View Full Version : B6 coolant issues ( what a surprise....)
ongster
15-01-2013, 06:35 PM
Hi All ,
I have an 04 A4 1.8t b6 sline which I love.
My problems are these.....when the car is fully hot at 90d I don't get hot air in the cabin , if anything it's a little more than warm. Although when the car is out on the road the air gets 'warmer'.
In the engine bay the bottom hose that goes to the t stat stays cold , the top hose that goes through the bulk head to the heater gets a little warm but the hose below it gets hot.
I do have a small leak at the back of the engine block that I am sure is the coolant flange.
My ques is , fellow diyers & those of experience , which problem is the most likely.....as I will only be able to change one at a time at any given weekend........
So......
1: coolant flange
2:t stat
3:water pump
.....any other suggestions are more than welcome as over expenditure would be an issue :o:o:o
I have tried bleeding the system & blew out the top heater matrix pipe as I suspected a blockage where it runs into the metal pipe that feeds from the t stat......the reason for this was that metal pipe gets hot (it also accepts the feed from around the oil filter) and as previously mentiones the rubber part was hardly warm.
Again any thoughts & or suggestions are most welcome & appreciated.
Best Regards Andy
Google44
16-01-2013, 05:54 PM
Your heater matrix seems blocked. There should be two pipes going in matrix from engine bay. They should be of the same temperature. If not I would disconnect both. Get high pressure of water on one and make sure it comes out on the other. If that fails you will have to replace it
ongster
16-01-2013, 06:36 PM
Thanks Google 44......in your opinion would this problem make the large bottom hose that goes into the stat stay cool?
rhencullen1989
16-01-2013, 10:52 PM
Hi, does your temp gauge in the car get to 90 degrees in a couple of miles and stay there, if so i doubt you have an issue with either your water pump or your thermostat. Are your servo flaps working correctly for the hot/cold air distribution, you can remove the glove box (5 min job) and have a look at the servo's as you tinker with the air con temp controls, you should see things moving. My mates B6 had a leak from the rear of the engine which turned out to be the plastic housing that the temp sendor is clipped into, a bit of a nasty job to replace as its so tight in there, although i would check your seal around the temp sendor first.
ongster
28-01-2013, 04:10 PM
Hi There All, I'd like to firstly thank everyone who contributed towards my thread. I'd also like to explain my outcome so that peeps can benefit from my experience.
So after the issues stated above I decided to change the ect at the back of the block. As my wife uses the car it was only when she started getting cold that she thought to mention to me that the dashboard temp gauge kept dropping down to nothing , as though if was 'off'. So with that changed there was a glimmer of 'warmer' air now & again in the cabin. As I was following the complicated & lengthy bleeding procedure I was squeezing the bottom hose (with the engine off) & heard a air leak towards the ect......coolant flange !!!!!

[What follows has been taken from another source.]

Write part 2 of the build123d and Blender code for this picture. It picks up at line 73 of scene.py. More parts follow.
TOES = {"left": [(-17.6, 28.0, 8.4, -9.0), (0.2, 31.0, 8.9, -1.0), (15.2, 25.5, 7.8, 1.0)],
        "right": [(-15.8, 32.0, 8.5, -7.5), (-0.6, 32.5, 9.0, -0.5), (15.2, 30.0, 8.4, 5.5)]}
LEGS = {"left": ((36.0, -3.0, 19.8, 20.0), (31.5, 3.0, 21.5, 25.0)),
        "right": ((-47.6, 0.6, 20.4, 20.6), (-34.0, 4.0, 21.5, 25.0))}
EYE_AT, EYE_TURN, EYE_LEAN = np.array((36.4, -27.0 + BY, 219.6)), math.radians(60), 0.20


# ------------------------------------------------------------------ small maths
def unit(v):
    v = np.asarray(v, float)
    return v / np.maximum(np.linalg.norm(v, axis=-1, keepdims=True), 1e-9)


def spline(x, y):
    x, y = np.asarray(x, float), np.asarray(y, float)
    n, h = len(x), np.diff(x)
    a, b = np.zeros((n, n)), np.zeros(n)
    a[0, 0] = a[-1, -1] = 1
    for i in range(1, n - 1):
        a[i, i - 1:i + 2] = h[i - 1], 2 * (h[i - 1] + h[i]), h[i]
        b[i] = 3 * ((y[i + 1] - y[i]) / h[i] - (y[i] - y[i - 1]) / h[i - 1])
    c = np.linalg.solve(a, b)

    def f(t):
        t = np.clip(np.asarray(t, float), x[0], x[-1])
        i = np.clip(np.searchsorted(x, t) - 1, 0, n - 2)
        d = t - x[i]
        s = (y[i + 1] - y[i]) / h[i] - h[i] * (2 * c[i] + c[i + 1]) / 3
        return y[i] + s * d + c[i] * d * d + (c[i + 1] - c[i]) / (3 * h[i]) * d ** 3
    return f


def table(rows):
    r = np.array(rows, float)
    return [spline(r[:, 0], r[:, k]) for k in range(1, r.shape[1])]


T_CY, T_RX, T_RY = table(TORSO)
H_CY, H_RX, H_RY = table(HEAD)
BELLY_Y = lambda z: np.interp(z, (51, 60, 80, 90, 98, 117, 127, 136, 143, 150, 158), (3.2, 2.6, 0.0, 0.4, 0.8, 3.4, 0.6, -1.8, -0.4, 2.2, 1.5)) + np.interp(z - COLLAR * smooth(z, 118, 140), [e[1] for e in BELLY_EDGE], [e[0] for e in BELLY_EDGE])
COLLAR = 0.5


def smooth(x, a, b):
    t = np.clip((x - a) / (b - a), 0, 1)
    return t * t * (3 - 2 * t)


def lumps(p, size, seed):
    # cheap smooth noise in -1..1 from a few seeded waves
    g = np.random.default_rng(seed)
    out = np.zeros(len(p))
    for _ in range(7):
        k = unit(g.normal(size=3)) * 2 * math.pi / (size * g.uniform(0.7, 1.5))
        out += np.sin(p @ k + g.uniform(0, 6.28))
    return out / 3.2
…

So with the car having done 110,000 miles & wanting to check the water pump fins I also ordered a thermostat as well as the flange.
I used the various online fitting guides for both , which I must thank the contributors for as they proved invaluable....flange absolute PITA....stat not so bad.
Tips:- make sure you have a variety of hose & pipe clamps as the factory ones that you must remove are a one trick pony. A miners lamp attached to your head will probably benefit as you won't have a spare hand (I asked my son to hold a torch but sent him back inside as there was to much swearing going on) , for the stat make sure you don't drop the bolts near the housing that attach it to the block , there is a cavern of metal just below the stat & the bolts easily drop in there never to return. If you've bought the whole kit it should come with new bolts but a magnetic socket would be wise.
As with the bleeding I seem to be quite lucky. The bleed screw on the top of the metal pipe that runs front to back near the injectors snapped with most of it left inside , so that wasn't coming out in a hurry. Took expansion tank off & tilted it upwards with lid off so that fluid was higher then any other point in the system. The car was now running but again wasn't getting hot inside the cabin. Felt both hoses that go to heater matrix through the firewall to find no heat there. Took upper pipe off , no water. Took lower pipe off to find some water coming through so thought I'd fill up the matrix by pushing bottom hose onto top fitting until water came out bottom fitting , put thumb over with a little gap at top to allow air out until there was water there & popped bottom hose back to where it should be. Let matrix fill up then did the same with the top hose , just holding it on there with a little gap to allow air out then as more water appeared I pushed it on. Carried on pumping top rad hose & bottom hose that runs to stat & the whole system burped itself about 5 times , this took about 90mins. But I can now say the cabin is toasty hot after refitting tank & cap & with fingers crossed it might stay that way.
Once again thanks so much to everyone who contributes to these forums , the ********hips must hate them but then I blame the manufacturer in the first place for making the cars so damn difficult to work on , fitting important parts made from inferior materials & charging the earth for am hourly rate to fix them.